**To do:**
Using the listing below, set down each line from the line containing "What bpy script" through the line containing "comes to rest.", both ends included, exactly and with nothing added.

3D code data
☆ ☆ ☆

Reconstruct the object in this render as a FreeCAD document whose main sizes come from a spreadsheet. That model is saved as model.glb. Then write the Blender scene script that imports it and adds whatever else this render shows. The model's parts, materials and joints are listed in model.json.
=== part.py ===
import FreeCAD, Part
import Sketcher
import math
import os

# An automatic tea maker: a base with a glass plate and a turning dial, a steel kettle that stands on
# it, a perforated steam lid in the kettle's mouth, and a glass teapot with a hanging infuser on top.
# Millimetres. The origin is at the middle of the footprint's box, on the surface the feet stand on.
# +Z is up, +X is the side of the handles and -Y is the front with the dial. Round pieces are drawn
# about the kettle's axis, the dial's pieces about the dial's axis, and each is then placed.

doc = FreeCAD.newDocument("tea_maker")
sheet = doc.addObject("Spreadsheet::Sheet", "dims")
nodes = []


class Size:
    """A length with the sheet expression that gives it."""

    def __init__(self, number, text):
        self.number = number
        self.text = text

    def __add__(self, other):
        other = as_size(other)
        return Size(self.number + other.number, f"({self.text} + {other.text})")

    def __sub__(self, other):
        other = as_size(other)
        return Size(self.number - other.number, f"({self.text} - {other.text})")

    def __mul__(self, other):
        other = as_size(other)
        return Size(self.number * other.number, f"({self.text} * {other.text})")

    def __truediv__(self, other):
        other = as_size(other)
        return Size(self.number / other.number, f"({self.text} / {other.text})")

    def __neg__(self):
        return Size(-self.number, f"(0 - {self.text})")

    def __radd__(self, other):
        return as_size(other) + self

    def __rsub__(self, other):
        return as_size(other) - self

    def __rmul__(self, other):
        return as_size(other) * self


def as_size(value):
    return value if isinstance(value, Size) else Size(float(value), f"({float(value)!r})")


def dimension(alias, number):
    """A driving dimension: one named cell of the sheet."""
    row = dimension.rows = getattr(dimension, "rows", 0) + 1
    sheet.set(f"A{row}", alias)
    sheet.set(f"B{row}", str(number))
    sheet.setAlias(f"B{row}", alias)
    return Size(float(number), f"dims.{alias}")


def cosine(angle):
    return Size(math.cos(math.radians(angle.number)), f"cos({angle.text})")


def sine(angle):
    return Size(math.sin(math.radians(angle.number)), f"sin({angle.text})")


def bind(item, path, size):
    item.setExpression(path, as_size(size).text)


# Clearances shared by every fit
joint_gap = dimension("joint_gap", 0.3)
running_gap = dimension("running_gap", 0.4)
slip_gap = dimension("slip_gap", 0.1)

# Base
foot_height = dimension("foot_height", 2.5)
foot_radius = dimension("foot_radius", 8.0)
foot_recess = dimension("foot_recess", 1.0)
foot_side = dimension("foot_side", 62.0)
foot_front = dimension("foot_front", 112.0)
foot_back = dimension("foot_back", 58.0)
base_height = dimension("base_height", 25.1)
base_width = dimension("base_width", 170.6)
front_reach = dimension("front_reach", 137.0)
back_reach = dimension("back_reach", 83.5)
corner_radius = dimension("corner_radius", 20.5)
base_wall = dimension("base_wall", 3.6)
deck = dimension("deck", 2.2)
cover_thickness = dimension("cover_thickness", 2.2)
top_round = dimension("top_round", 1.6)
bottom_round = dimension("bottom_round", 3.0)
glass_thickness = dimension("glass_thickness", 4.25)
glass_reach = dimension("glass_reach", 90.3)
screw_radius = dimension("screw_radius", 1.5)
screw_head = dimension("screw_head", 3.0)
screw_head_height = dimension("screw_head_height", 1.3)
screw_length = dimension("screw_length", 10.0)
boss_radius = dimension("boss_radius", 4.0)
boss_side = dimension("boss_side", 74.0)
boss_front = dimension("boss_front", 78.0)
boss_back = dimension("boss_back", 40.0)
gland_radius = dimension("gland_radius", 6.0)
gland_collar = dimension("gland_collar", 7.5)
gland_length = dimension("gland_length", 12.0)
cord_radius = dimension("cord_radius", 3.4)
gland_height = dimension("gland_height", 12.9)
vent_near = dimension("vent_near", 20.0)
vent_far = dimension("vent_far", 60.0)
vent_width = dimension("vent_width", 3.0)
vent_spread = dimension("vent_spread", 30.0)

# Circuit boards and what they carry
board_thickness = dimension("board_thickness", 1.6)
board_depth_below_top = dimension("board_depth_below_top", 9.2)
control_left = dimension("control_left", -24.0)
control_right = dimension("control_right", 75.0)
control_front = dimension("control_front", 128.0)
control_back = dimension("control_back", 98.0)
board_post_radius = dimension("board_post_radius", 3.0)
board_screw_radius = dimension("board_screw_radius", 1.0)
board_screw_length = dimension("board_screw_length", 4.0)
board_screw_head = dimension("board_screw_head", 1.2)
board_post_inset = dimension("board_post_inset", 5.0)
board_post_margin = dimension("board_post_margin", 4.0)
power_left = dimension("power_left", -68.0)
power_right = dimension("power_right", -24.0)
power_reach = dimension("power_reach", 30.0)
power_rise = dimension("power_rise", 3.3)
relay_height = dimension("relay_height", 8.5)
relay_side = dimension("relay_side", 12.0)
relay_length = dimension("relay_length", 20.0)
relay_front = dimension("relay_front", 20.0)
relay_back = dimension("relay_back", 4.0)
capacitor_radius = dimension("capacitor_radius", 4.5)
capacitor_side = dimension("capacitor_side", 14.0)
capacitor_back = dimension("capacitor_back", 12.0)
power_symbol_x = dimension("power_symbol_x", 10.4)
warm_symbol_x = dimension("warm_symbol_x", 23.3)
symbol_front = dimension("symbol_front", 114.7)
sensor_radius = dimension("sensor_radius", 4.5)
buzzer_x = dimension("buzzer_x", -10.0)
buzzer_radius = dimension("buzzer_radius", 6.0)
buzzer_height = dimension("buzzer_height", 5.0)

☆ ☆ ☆

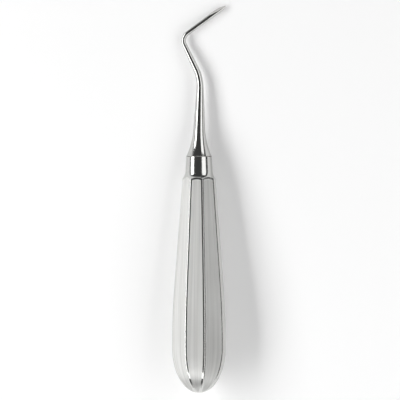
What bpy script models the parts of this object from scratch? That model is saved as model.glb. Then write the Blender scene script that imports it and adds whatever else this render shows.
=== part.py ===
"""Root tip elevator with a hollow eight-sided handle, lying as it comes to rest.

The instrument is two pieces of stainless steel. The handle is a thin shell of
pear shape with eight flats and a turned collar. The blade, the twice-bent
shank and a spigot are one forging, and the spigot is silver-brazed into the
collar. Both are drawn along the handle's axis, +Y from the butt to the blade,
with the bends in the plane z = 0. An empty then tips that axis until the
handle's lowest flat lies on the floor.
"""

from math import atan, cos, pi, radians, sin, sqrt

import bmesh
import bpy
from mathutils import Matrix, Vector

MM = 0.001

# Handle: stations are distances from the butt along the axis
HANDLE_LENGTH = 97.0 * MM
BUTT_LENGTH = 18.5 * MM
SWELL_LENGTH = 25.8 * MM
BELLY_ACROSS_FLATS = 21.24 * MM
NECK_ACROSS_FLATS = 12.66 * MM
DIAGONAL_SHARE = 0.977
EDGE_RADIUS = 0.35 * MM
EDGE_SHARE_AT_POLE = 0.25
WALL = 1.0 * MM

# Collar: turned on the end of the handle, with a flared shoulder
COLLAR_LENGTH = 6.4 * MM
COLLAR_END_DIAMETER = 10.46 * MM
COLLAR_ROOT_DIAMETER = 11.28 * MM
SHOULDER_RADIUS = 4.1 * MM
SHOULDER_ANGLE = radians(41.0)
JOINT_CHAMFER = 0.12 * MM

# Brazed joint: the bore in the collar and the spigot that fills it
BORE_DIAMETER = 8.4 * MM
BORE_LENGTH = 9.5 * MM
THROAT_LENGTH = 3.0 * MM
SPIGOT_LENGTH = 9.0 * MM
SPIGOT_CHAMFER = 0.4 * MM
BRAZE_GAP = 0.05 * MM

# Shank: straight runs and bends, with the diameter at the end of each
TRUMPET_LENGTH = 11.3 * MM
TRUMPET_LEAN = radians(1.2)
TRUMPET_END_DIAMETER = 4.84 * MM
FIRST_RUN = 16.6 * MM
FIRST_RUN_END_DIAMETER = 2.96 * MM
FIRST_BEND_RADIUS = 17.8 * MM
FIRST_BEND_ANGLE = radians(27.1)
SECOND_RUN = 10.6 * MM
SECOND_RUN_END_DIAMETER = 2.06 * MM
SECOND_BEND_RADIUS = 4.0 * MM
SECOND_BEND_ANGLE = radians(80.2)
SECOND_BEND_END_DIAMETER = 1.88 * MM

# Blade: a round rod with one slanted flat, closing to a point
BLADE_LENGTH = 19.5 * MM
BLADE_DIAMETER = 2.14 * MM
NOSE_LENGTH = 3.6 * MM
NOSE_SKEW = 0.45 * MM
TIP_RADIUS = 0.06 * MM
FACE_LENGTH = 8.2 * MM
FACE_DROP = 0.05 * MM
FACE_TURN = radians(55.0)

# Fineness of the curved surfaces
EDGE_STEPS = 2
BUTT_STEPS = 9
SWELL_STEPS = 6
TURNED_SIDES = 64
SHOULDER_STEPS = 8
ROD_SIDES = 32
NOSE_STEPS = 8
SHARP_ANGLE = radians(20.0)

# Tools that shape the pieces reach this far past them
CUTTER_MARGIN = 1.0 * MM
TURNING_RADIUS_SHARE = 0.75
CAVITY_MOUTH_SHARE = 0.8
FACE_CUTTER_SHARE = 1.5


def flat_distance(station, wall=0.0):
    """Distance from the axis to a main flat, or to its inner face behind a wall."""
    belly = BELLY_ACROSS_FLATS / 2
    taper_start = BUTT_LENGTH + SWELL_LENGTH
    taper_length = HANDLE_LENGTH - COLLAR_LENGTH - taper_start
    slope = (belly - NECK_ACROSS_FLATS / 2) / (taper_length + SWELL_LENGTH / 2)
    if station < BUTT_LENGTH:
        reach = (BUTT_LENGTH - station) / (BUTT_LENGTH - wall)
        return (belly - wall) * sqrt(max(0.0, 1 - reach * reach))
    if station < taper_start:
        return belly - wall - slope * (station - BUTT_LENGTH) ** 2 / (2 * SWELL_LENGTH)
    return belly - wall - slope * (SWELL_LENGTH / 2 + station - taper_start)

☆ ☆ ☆

**Completed task:**
What bpy script models the parts of this object from scratch? That model is saved as model.glb. Then write the Blender scene script that imports it and adds whatever else this render shows.
=== part.py ===
"""Root tip elevator with a hollow eight-sided handle, lying as it comes to rest.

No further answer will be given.